Most Republicans recognize inflation is their best argument. “I predict we’re going to get probably at least 40 [House] seats, because this president has been so unpopular when it comes to inflation, gas prices," Rep. Michael McCaul (R-Tex.) told “Fox News Sunday.”
On Friday, House Minority Whip Steve Scalise (R-La.) predicted a "huge wave in November … because [Democrats] don’t want to talk about the inflation and the high cost of everything that they have created.” And on last week’s “Fox News Sunday,” McCarthy himself listed “wasteful, irresponsible spending that has led to higher prices and inflation” as the top reason for President Biden’s poor poll numbers.
Yet, McCarthy and his fellow Republicans aren’t holding political stunts outside gas stations or supermarkets. And they’re barely even gesturing at ideas for lowering prices. Yet they’re hammering border politics. Why? Because while immigration might not sway the electorate as a whole, it fires up the GOP base that McCarthy wants to keep on his side.
In his “Fox News Sunday” interview, McCaul — the former chair of the House Homeland Security Committee — encouraged that anger. “Putin invaded Ukraine,” he told host Sandra Smith. “We have an invasion in my home state right on the border, every day.” He then made reference to the (inflated) 2.5 million migrant encounters that have taken place since Biden’s inauguration.
Notice that McCaul didn’t limit this comparison to traffickers or criminals trying to cross the border.
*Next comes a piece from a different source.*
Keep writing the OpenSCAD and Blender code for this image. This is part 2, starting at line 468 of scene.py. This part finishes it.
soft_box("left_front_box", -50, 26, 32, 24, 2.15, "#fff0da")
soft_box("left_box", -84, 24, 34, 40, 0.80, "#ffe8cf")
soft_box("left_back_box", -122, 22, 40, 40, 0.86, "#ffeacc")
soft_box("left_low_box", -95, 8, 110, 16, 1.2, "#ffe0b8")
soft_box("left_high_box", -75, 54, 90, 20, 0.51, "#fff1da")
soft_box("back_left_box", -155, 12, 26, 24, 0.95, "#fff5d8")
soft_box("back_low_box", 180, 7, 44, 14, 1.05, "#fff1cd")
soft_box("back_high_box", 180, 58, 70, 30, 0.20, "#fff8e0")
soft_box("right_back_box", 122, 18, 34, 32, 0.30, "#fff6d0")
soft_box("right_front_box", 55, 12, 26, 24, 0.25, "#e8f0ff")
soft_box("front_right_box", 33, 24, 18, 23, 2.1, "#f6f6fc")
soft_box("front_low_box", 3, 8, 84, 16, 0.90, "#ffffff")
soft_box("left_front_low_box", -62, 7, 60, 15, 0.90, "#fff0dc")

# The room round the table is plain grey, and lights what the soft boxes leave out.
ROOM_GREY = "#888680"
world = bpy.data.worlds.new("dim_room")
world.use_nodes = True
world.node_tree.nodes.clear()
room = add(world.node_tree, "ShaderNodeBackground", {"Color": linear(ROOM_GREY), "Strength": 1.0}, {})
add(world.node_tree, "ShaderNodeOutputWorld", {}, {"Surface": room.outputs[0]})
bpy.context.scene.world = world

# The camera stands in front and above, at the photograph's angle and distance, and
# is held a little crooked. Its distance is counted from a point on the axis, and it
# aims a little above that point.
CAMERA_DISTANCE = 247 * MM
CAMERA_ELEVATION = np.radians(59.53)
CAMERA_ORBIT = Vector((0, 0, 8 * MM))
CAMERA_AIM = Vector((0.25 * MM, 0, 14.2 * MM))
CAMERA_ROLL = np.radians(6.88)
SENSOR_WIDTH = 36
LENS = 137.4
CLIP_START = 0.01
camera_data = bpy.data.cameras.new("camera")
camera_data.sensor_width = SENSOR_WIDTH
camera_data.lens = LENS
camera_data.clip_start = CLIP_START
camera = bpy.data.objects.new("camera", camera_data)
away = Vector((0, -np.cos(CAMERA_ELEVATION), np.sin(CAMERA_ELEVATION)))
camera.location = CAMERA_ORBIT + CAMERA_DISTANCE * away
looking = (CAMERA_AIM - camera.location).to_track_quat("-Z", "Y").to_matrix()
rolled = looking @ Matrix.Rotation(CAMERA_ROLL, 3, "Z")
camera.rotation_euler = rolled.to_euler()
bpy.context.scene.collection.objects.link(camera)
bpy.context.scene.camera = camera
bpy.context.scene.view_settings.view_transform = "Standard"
No, every single person trying to cross — including the tens of thousands seeking asylum and the hundreds of thousands of families and unaccompanied children who are just seeking a better life — is in McCaul’s framing no different from soldiers invading a sovereign nation.
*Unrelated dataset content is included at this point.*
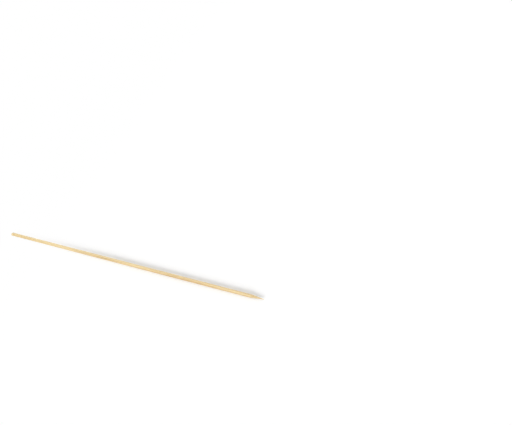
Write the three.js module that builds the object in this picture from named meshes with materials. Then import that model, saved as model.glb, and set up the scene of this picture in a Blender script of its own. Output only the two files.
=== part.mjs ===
// Bamboo skewer: one straight round stick, cut square at its blunt end and ground to a point at the other.
// Millimetres, +Z up. The stick lies along +X, with the middle of its blunt end at the origin.
// It is a single turned form, so one half outline is revolved round the stick's axis.
import * as THREE from "three";

// Driving dimensions
const stickLength = 250; // blunt end to tip
const stickDiameter = 3; // of the round stock that comes out of the knives
const buttEdgeRadius = 0.25; // edge round the blunt end, eased by tumbling
const pointLength = 12; // ground point, from where it cuts into the stock to the tip
const shoulderRadius = 20; // soft run of the stock into the ground point
const tipRadius = 0.2; // tip, blunted by tumbling

// Smoothness of the faceted solid
const sidesAround = 48;
const stepsPerQuarter = 6; // of the two small arcs, and of the shallow one at the shoulder

// Finish of clean, uncoated bamboo
const bambooColour = 0xe2cb9c;
const bambooRoughness = 0.58;

const stickRadius = stickDiameter / 2;
const quarterTurn = Math.PI / 2;

// Half angle of the ground cone. Its side touches the ball of the tip and, carried on past the soft shoulder,
// meets the side of the stock at pointLength from the tip.
function pointHalfAngle() {
  const cornerToBall = pointLength - tipRadius;
  const cornerDistance = Math.hypot(stickRadius, cornerToBall);
  return Math.acos(tipRadius / cornerDistance) - Math.atan2(cornerToBall, stickRadius);
}

// Adds an arc to a half outline, from one direction to another, measured from straight out of the axis.
function addArc(outline, centreRadius, centreAlong, arcRadius, from, to) {
  const arc = new THREE.EllipseCurve(centreRadius, centreAlong, arcRadius, arcRadius, from, to);
  for (const point of arc.getPoints(stepsPerQuarter)) {
    outline.push(point);
  }
}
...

That “invasion” language — a favorite of Trump and white supremacists — has led to bloodshed before. In 2019, a gunman killed 23 people at a Walmart in El Paso after posting an anti-Latino manifesto in which he said the attack was a response to “the Hispanic invasion of Texas.” And lest anyone doubt the partisan component of this hatred, the shooter also expressed fears that changing demographics would "make us a Democrat stronghold.”
Responsible leaders would look at such an outcome and reconsider their rhetoric. After the shooting, Texas Gov. Greg Abbott (R) admitted “mistakes were made” in sending out a fundraising call just a day before to “defend” the Texas border. But Abbott’s bout of responsibility was short-lived: By last year, he was again warning that Americans at the border “are being invaded.” This year, he’s shipped buses of migrants to Washington and ordered “enhanced” inspections of all commercial trucks crossing the border. The latter found no drugs or migrants, but it did cost the state $4.2 billion in GDP. Yet, despite this abject failure, Abbott was back on Fox News on Sunday denouncing Biden’s handling of the “national disaster” at the border, with not a word about the trucks.
Abbott, McCaul and McCarthy, whether they admit it or not, recognize that the easiest way to protect their standing in the Republican Party is to embrace the hate and stoke the same bigoted fury that led a man to open fire in a store. Perhaps one day, the GOP’s fever will break. Until it does, this country’s future remains very dark.